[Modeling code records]
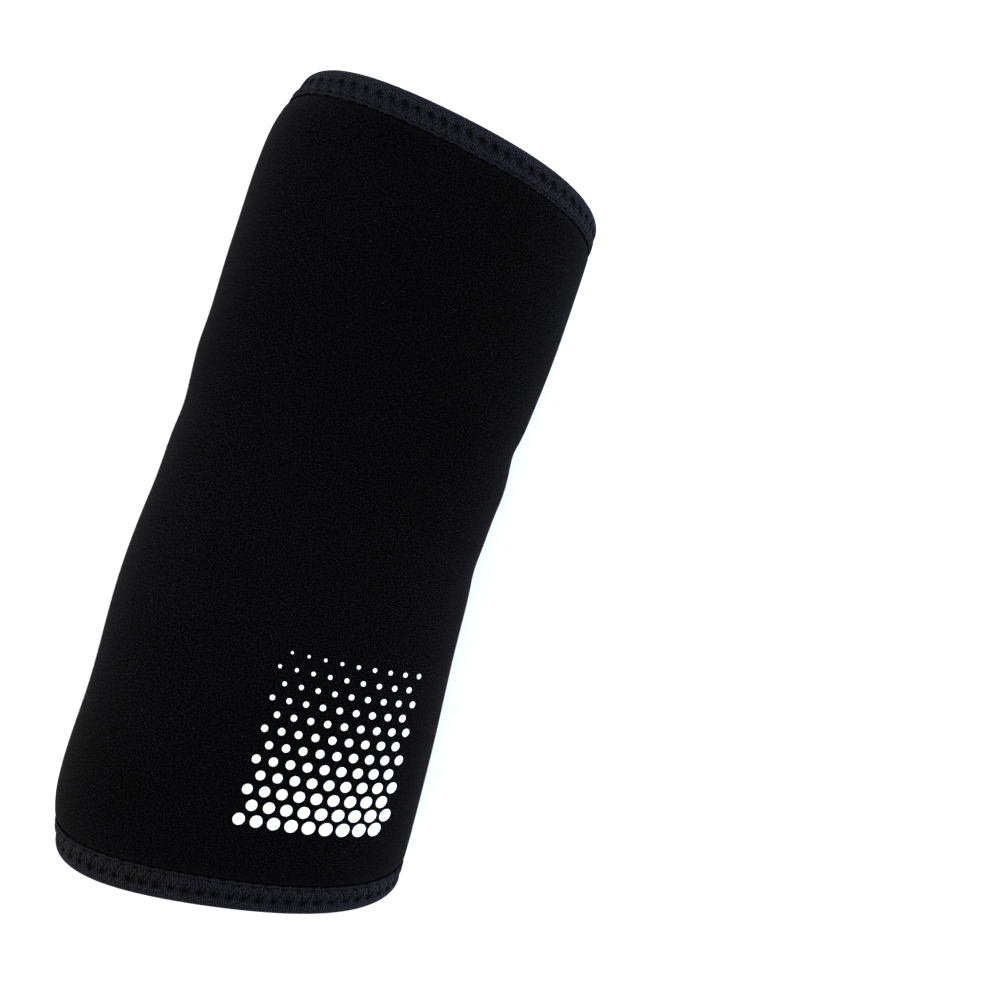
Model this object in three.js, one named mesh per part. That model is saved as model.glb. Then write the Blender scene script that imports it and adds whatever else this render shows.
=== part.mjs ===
// Elbow brace: a pre-curved foam rubber sleeve that is open at both ends, with a knitted binding
// folded over each cut edge. It lies on a surface with the inside of the elbow down, on the
// undersides of its two rims.
// Millimetres and degrees. +Y runs along the sleeve from the forearm rim to the upper arm rim, and
// +Z is up. The origin is on the surface, under the middle of the whole.
import * as THREE from "three";
import { ParametricGeometry } from "three/addons/geometries/ParametricGeometry.js";
import { mergeVertices } from "three/addons/utils/BufferGeometryUtils.js";

const { clamp, degToRad, lerp } = THREE.MathUtils;

// The sleeve as a whole.
const SLEEVE_LENGTH = 223.5; // along the centre line, from rim to rim
const SLEEVE_WIDTH = 106; // where it is widest, near the forearm rim
const SLEEVE_HEIGHT = 58; // of the oval opening at a rim
const ELBOW_BEND = 26; // how far the centre line turns between the rims
const RIM_PITCH = 18.7; // how far each rim's plane leans over the inside of the elbow
const FOREARM_RIM_SKEW = -8.4; // how far each rim is cut askew, seen from above
const UPPER_ARM_RIM_SKEW = 10.3;
const FULLNESS = 0.2; // how far the oval's shoulders fill out beyond an ellipse

// The foam wall.
const WALL_THICKNESS = 5;
const EDGE_THICKNESS = 2.6; // where the binding's stitches squeeze the foam
const PUFF_RUN = 2.6; // past the binding, over which the foam rounds up to its full thickness

// The bindings.
const BINDING_WIDTH = 8.8; // seen from outside, from the rim's tip to the tape's edge
const BINDING_THICKNESS = 0.8;
const CLEARANCE = 0.3; // between the tape and the foam

// How it lies.
const REST_FLAT = 1.8; // how far the weight flattens each rim's underside

// How finely the surfaces are divided.
const SIDES = 56; // around the sleeve
const OUTER_STATIONS = 25; // along the wall's outside, between its squeezed ends
const INNER_STATIONS = 13; // along its inside
const FLAP_STATIONS = 3; // across each flap of a binding, and under it
const PUFF_STATIONS = 4; // where the foam rounds up to its full thickness
const EDGE_STEPS = 4; // round the wall's cut edge, and the tape's inside over it
const FOLD_STEPS = 6; // round the tape's outside
const MERGE_DISTANCE = 1e-4;

// The oval from the forearm rim (along 0) to the upper arm rim (along 1).
// half: half width, and side: the middle's shift to +X, as shares of SLEEVE_WIDTH.
// above and below: heights over and under the centre line, as shares of SLEEVE_HEIGHT.
const OVALS = [
  { along: 0.0, half: 0.484, side: 0.008, above: 0.52, below: 0.48 },
  { along: 0.08, half: 0.5, side: -0.013, above: 0.525, below: 0.475 },
  { along: 0.22, half: 0.487, side: -0.012, above: 0.515, below: 0.46 },
  { along: 0.36, half: 0.478, side: -0.02, above: 0.5, below: 0.44 },
  { along: 0.5, half: 0.461, side: -0.009, above: 0.49, below: 0.43 },
  { along: 0.64, half: 0.464, side: 0.003, above: 0.49, below: 0.44 },
  { along: 0.78, half: 0.48, side: 0.016, above: 0.505, below: 0.46 },
  { along: 0.92, half: 0.484, side: 0.028, above: 0.52, below: 0.475 },
  { along: 1.0, half: 0.462, side: 0.057, above: 0.52, below: 0.48 },
];

// Soft creases and swells where the inside of the elbow crumples.
// along and run are shares of SLEEVE_LENGTH, around and spread are degrees from +X over the top,
// and depth, inwards, is a share of WALL_THICKNESS.
const CREASES = [
  { along: 0.648, run: 0.022, around: 325, spread: 40, depth: 0.3 },
  { along: 0.645, run: 0.03, around: 250, spread: 46, depth: 0.36 },
  { along: 0.645, run: 0.03, around: 180, spread: 36, depth: -0.14 },
  { along: 0.57, run: 0.03, around: 180, spread: 36, depth: 0.14 },
  { along: 0.59, run: 0.03, around: 0, spread: 36, depth: -0.1 },
  { along: 0.475, run: 0.03, around: 295, spread: 62, depth: 0.3 },
  { along: 0.56, run: 0.035, around: 275, spread: 50, depth: -0.2 },
  { along: 0.36, run: 0.045, around: 255, spread: 50, depth: 0.18 },
];

const halfLength = SLEEVE_LENGTH / 2;
const halfEdge = EDGE_THICKNESS / 2;
const tapeReach = CLEARANCE + BINDING_THICKNESS;
const wallEnd = halfLength - tapeReach; // the station of the wall's cut edge
const flapEnd = BINDING_WIDTH - tapeReach; // the tape's edge, counted from the cut edge
const puffStart = flapEnd + CLEARANCE;
const puffEnd = puffStart + PUFF_RUN;
const bend = degToRad(ELBOW_BEND);
const TOP = Math.PI / 2;
const BOTTOM = -Math.PI / 2;

// A column of the oval table at a share along the sleeve, on a smooth curve through the rows.
function ovalColumn(name, along) {
  const last = OVALS.length - 1;
  const slopeAt = (i) => {
    const before = OVALS[Math.max(i - 1, 0)];
    const after = OVALS[Math.min(i + 1, last)];
    return (after[name] - before[name]) / (after.along - before.along);
  };
  const next = OVALS.findIndex((row, i) => i === last || (i > 0 && row.along > along));
  const start = OVALS[next - 1];
  const end = OVALS[next];
  const span = end.along - start.along;
  const t = (along - start.along) / span;
  const fromStart = (2 * t - 3) * t * t + 1;
  const leaving = ((t - 2) * t + 1) * t * span;
  const arriving = (t - 1) * t * t * span;
  return (
    fromStart * start[name] +
    (1 - fromStart) * end[name] +
    leaving * slopeAt(next - 1) +
    arriving * slopeAt(next)
  );
}

// How deep the creases are at a share along the sleeve and an angle around it.
function creaseDepth(along, angle) {
  return CREASES.reduce((depth, crease) => {
    const aside = (along - crease.along) / crease.run;
    const turn = Math.cos(angle - degToRad(crease.around)) - 1;
    const round = (2 * turn) / degToRad(crease.spread) ** 2;
    return depth + crease.depth * WALL_THICKNESS * Math.exp(round - aside * aside);
  }, 0);
}

// A point of the sleeve before it is laid down. station runs along the centre line from the
// middle, angle goes round from +X over the top, and offset is outwards from the wall's middle.
function freePoint(station, angle, offset) {
  const along = station / SLEEVE_LENGTH + 0.5;
  const halfWidth = ovalColumn("half", along) * SLEEVE_WIDTH - WALL_THICKNESS / 2;
  const side = Math.sin(angle) >= 0 ? "above" : "below";
  const halfHeight = ovalColumn(side, along) * SLEEVE_HEIGHT - WALL_THICKNESS / 2;

  // The oval in its own plane, with its outward normal.
  const cosine = Math.cos(angle);
  const sine = Math.sin(angle);
  const across = halfWidth * cosine;
  const up = halfHeight * sine * (1 + FULLNESS * cosine * cosine);
  const acrossChange = -halfWidth * sine;
  const upChange = halfHeight * cosine * (1 + FULLNESS * (cosine * cosine - 2 * sine * sine));
  const speed = Math.hypot(acrossChange, upChange);
  const outwards = (offset - creaseDepth(along, angle)) / speed;
  const x = across + upChange * outwards;
  const z = up - acrossChange * outwards;

  // That plane at its place on the bent centre line, pitched and askew as its share of the rims.
  const radius = SLEEVE_LENGTH / bend;
  const turn = station / radius;
  const pitch = degToRad(RIM_PITCH) * (2 * along - 1);
  const skew = degToRad(lerp(FOREARM_RIM_SKEW, UPPER_ARM_RIM_SKEW, along));
  return new THREE.Vector3(
    ovalColumn("side", along) * SLEEVE_WIDTH + x * Math.cos(skew),
    radius * Math.sin(turn) - x * Math.sin(skew) + z * Math.sin(pitch),
    radius * (Math.cos(turn) - 1) + z * Math.cos(pitch),
  );
}

// Half of the wall's thickness at a distance from its cut edge. It is squeezed under the tape, and
// past it the foam rounds up to its full thickness on a quarter of an ellipse.
function halfWall(distance) {
  const short = 1 - clamp((distance - puffStart) / PUFF_RUN, 0, 1);
  return lerp(halfEdge, WALL_THICKNESS / 2, Math.sqrt(1 - short * short));
}

// The offset of what lies outermost at a station: the tape near the rims, and else the wall.
function skinOffset(station) {
  return Math.max(halfWall(wallEnd - Math.abs(station)), halfEdge + tapeReach);
}

// The surface that it lies on, which is a little over the rims' lowest points.
const rimLowest = [-1, 1].map((end) => {
  const station = end * (wallEnd - halfEdge);
  return freePoint(station, BOTTOM, skinOffset(station)).z;
});
const restHeight = Math.max(...rimLowest) + REST_FLAT;

// A point of the sleeve as it lies, lifted with its whole thickness where the surface flattens it.
function layPoint(station, angle, offset) {
  const point = freePoint(station, angle, offset);
  const skin = freePoint(station, angle, skinOffset(station));
  point.z += Math.max(0, restHeight - skin.z);
  return point;
}

// Turns a closed profile of [station, offset] pairs round the sleeve into a closed solid. The
// profile runs down the outside first, from the upper arm to the forearm.
function turnedRound(profile) {
  const surface = (u, v, target) => {
    const [station, offset] = profile[Math.round(v * profile.length) % profile.length];
    target.copy(layPoint(station, 2 * Math.PI * (u % 1), offset));
  };
  const open = new ParametricGeometry(surface, SIDES, profile.length);
  open.deleteAttribute("normal");
  open.deleteAttribute("uv");
  const closed = mergeVertices(open, MERGE_DISTANCE);
  closed.computeVertexNormals();
  return closed;
}

// count values from one number to another, with both.
function spaced(from, to, count) {
  return Array.from({ length: count }, (_, i) => lerp(from, to, i / (count - 1)));
}

// The wall's or the tape's rounded tip at the upper arm, from the outside to the inside.
function tipArc(radius, steps) {
  return spaced(TOP, BOTTOM, steps + 1).map((angle) => [
    wallEnd - halfEdge + radius * Math.cos(angle),
    radius * Math.sin(angle),
  ]);
}

// The same profile at the forearm, in the order that keeps its outside facing out.
function atForearm(profile) {
  return profile.map(([station, offset]) => [-station, offset]).reverse();
}

// The foam wall's profile: squeezed under the tapes and full between them.
function wallProfile() {
  const squeezed = spaced(halfEdge, puffStart, FLAP_STATIONS).slice(1);
  const puff = spaced(0, TOP, PUFF_STATIONS)
    .slice(1)
    .map((turn) => puffStart + PUFF_RUN * (1 - Math.cos(turn)));
  const upperEnd = [...squeezed, ...puff].map((distance) => wallEnd - distance);
  const lowerEnd = upperEnd.map((station) => -station).reverse();
  const face = (count, side) => {
    const middle = spaced(wallEnd - puffEnd, puffEnd - wallEnd, count).slice(1, -1);
    return [...upperEnd, ...middle, ...lowerEnd].map((station) => [
      station,
      side * halfWall(wallEnd - Math.abs(station)),
    ]);
  };
  const upperTip = tipArc(halfEdge, EDGE_STEPS).reverse();
  const inside = face(INNER_STATIONS, -1).reverse();
  return [...upperTip, ...face(OUTER_STATIONS, 1), ...atForearm(upperTip), ...inside];
}

// The upper arm binding's profile: tape down the outside, round the cut edge and up the inside.
function bindingProfile() {
  const distances = spaced(halfEdge, flapEnd, FLAP_STATIONS).slice(1);
  const flap = (side, reach) =>
    distances.map((distance) => [wallEnd - distance, side * (halfWall(distance) + reach)]);
  return [
    ...tipArc(halfEdge + tapeReach, FOLD_STEPS).reverse(),
    ...flap(1, tapeReach),
    ...flap(1, CLEARANCE).reverse(),
    ...tipArc(halfEdge + CLEARANCE, EDGE_STEPS),
    ...flap(-1, CLEARANCE),
    ...flap(-1, tapeReach).reverse(),
  ];
}

function piece(name, geometry, material) {
  const mesh = new THREE.Mesh(geometry, material);
  mesh.name = name;
  return mesh;
}

const foamJersey = new THREE.MeshStandardMaterial({ color: 0x0d0d10, roughness: 0.85 });
const knittedTape = new THREE.MeshStandardMaterial({ color: 0x16181f, roughness: 0.75 });

const brace = new THREE.Group();
brace.add(
  piece("sleeve", turnedRound(wallProfile()), foamJersey),
  piece("upper_arm_binding", turnedRound(bindingProfile()), knittedTape),
  piece("forearm_binding", turnedRound(atForearm(bindingProfile())), knittedTape),
);

// The middle of the whole comes over the origin, with the rims on the surface.
const box = new THREE.Box3().setFromObject(brace);
const middle = box.getCenter(new THREE.Vector3());
brace.position.set(-middle.x, -middle.y, -box.min.z);

export default brace;
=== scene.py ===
"""Elbow brace: a pre-curved foam rubber sleeve with a stitched knit binding on each rim.

The sleeve lies on a pale floor with the inside of the elbow down, seen from straight above.
Everything is in metres, in the frame's own axes: +Y runs along the sleeve from the forearm rim to
the upper arm rim, and +Z is up. A place on the sleeve is given by three numbers: a station along the
bent centre line from its middle, an angle round it from +X over the top, and an offset outwards
from the middle of the wall.
"""

import math

import bpy
import numpy as np
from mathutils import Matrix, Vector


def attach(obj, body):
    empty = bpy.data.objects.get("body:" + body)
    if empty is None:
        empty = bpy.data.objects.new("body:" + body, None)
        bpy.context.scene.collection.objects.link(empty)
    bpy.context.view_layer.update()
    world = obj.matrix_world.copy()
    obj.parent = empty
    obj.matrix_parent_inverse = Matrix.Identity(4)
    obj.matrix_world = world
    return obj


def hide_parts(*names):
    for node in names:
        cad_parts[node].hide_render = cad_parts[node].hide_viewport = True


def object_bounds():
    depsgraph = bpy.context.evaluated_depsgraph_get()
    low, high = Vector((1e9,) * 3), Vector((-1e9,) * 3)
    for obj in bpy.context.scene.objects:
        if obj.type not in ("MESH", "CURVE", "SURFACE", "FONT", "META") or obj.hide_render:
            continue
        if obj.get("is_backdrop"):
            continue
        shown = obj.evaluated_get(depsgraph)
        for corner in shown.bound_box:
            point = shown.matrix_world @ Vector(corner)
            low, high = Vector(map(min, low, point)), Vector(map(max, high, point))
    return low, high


bl_info = {
    "name": "Elbow Brace",
    "version": (1, 0, 0),
    "blender": (4, 5, 0),
    "location": "View3D > Sidebar > Elbow Brace",
    "description": "Models a stitched foam rubber elbow brace and its studio",
    "category": "Add Mesh",
}

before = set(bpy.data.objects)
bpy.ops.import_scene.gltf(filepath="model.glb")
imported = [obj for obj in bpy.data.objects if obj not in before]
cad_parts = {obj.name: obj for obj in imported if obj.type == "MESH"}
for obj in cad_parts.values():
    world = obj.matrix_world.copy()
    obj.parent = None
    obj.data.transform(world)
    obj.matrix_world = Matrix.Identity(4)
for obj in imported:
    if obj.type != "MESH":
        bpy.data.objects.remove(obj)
CAD_LOW, CAD_HIGH = (np.array(corner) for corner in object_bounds())

MM = 0.001
FULL_TURN = 2 * math.pi

# How finely the surfaces are divided.
ROUND_LINES = 384
OUTSIDE_LINES = 131
INSIDE_LINES = 41
OUTSIDE_SHOULDER_LINES = 14
INSIDE_SHOULDER_LINES = 6
SQUEEZED_LINES = 4
CUT_EDGE_LINES = 5
STITCH_LINES = 18
OUTSIDE_FLAP_LINES = 29
INSIDE_FLAP_LINES = 16
FACE_FOLD_LINES = 15
BACK_FLAP_LINES = 4
BACK_FOLD_LINES = 4
TAPE_EDGE_LINES = 4
LEG_LINES = 14
THREAD_SIDES = 6
DOT_SIDES = 28
ARC_LINES = 1441
BOX_ANGLE_LINES = 361
BOX_STATION_LINES = 241

# The tape's lines crowd towards its edge: their way from it goes as a share to this power.
EDGE_CROWDING = 1.35

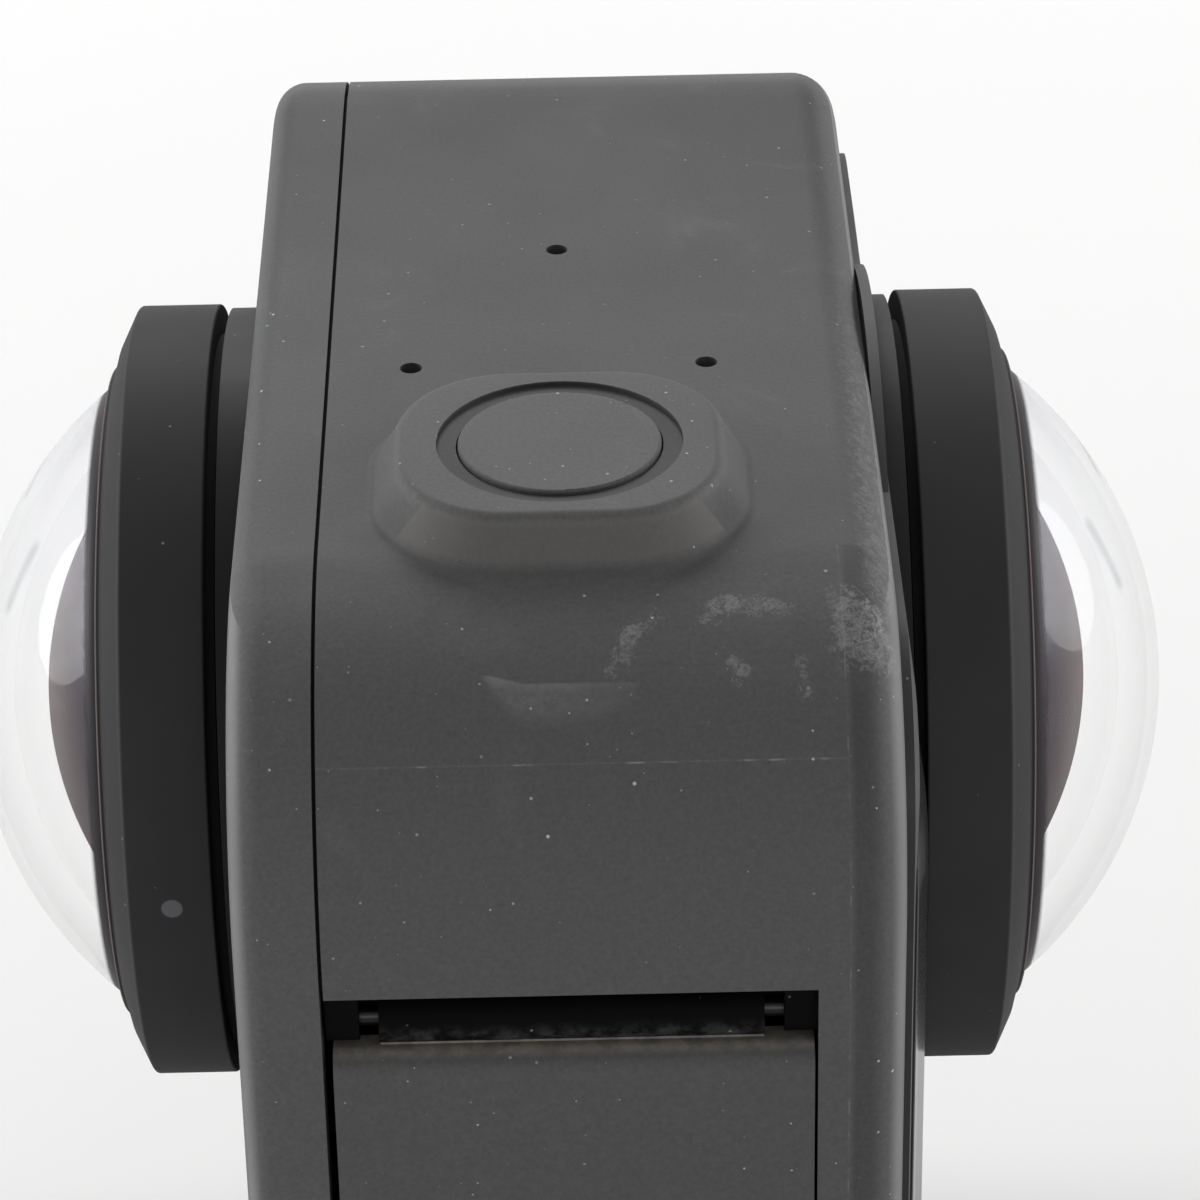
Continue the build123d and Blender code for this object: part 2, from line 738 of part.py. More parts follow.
with BuildPart() as memory_card:
    with BuildSketch(Plane.XZ.offset(-panel_front)):
        with Locations((0, card_z)):
            Rectangle(card_wide, card_thick)
    extrude(amount=-card_long)
save(memory_card, "memory_card")

# Battery door: outer plate, sealing plug and hinge knuckle
door_tall = door_high - door_low
seal_inset = plug_inset - door_seal_wide
latch_low = door_low + latch_high
latch_slot_deep = latch_thick + 2 * latch_slip
knuckle_left = housing_x + lug_thick + knuckle_gap
knuckle_right = door_right - lug_thick - knuckle_gap
with BuildPart() as side_door:
    with BuildSketch(Plane.XZ.offset(side_y)):
        with Locations((door_mid, (door_low + door_high) / 2)):
            Rectangle(door_wide, door_tall)
    extrude(amount=-door_thick)
    top_edges = side_door.edges().filter_by(Axis.X).group_by(Axis.Z)[-1]
    fillet(top_edges.sort_by(Axis.Y)[0], radius=door_edge)
    with BuildSketch(Plane.XZ.offset(side_y - door_thick)):
        with Locations((door_mid, (door_low + door_high) / 2)):
            Rectangle(door_wide - 2 * plug_inset, door_tall - 2 * plug_inset)
    extrude(amount=-plug_deep)
    with BuildSketch(Plane.YZ.offset(knuckle_left)):
        with Locations((pivot_y, pivot_z)):
            Circle(knuckle_radius)
        with Locations((pivot_y, (pivot_z + door_high - door_edge) / 2)):
            Rectangle(web_thick, pivot_z - door_high + door_edge)
        with Locations((pivot_y, pivot_z)):
            Circle(pin_radius + pin_clear, mode=Mode.SUBTRACT)
    extrude(amount=knuckle_right - knuckle_left)
    with BuildSketch(Plane.XZ.offset(side_y)):
        with Locations((door_mid, latch_low - latch_travel - latch_slip)):
            Rectangle(
                latch_wide + 2 * latch_slip,
                latch_tall + latch_travel + 2 * latch_slip,
                align=(Align.CENTER, Align.MIN),
            )
    extrude(amount=-latch_slot_deep, mode=Mode.SUBTRACT)
    with BuildSketch(Plane.XY.offset(door_low)):
        with Locations((door_mid, door_thick / 2 - side_y)):
            Rectangle(tongue_wide + 2 * latch_slip, tongue_thick + 2 * latch_slip)
    extrude(amount=latch_high, mode=Mode.SUBTRACT)
save(side_door, "side_door")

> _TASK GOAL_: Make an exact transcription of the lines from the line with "function piece(name, geometry, material)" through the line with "low, high = Vector((1e9,)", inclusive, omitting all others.

> _EXERCISE ANSWER_:
function piece(name, geometry, material) {
  const mesh = new THREE.Mesh(geometry, material);
  mesh.name = name;
  return mesh;
}

const foamJersey = new THREE.MeshStandardMaterial({ color: 0x0d0d10, roughness: 0.85 });
const knittedTape = new THREE.MeshStandardMaterial({ color: 0x16181f, roughness: 0.75 });

const brace = new THREE.Group();
brace.add(
  piece("sleeve", turnedRound(wallProfile()), foamJersey),
  piece("upper_arm_binding", turnedRound(bindingProfile()), knittedTape),
  piece("forearm_binding", turnedRound(atForearm(bindingProfile())), knittedTape),
);

// The middle of the whole comes over the origin, with the rims on the surface.
const box = new THREE.Box3().setFromObject(brace);
const middle = box.getCenter(new THREE.Vector3());
brace.position.set(-middle.x, -middle.y, -box.min.z);

export default brace;
=== scene.py ===
"""Elbow brace: a pre-curved foam rubber sleeve with a stitched knit binding on each rim.

The sleeve lies on a pale floor with the inside of the elbow down, seen from straight above.
Everything is in metres, in the frame's own axes: +Y runs along the sleeve from the forearm rim to
the upper arm rim, and +Z is up. A place on the sleeve is given by three numbers: a station along the
bent centre line from its middle, an angle round it from +X over the top, and an offset outwards
from the middle of the wall.
"""

import math

import bpy
import numpy as np
from mathutils import Matrix, Vector


def attach(obj, body):
    empty = bpy.data.objects.get("body:" + body)
    if empty is None:
        empty = bpy.data.objects.new("body:" + body, None)
        bpy.context.scene.collection.objects.link(empty)
    bpy.context.view_layer.update()
    world = obj.matrix_world.copy()
    obj.parent = empty
    obj.matrix_parent_inverse = Matrix.Identity(4)
    obj.matrix_world = world
    return obj


def hide_parts(*names):
    for node in names:
        cad_parts[node].hide_render = cad_parts[node].hide_viewport = True


def object_bounds():
    depsgraph = bpy.context.evaluated_depsgraph_get()
    low, high = Vector((1e9,) * 3), Vector((-1e9,) * 3)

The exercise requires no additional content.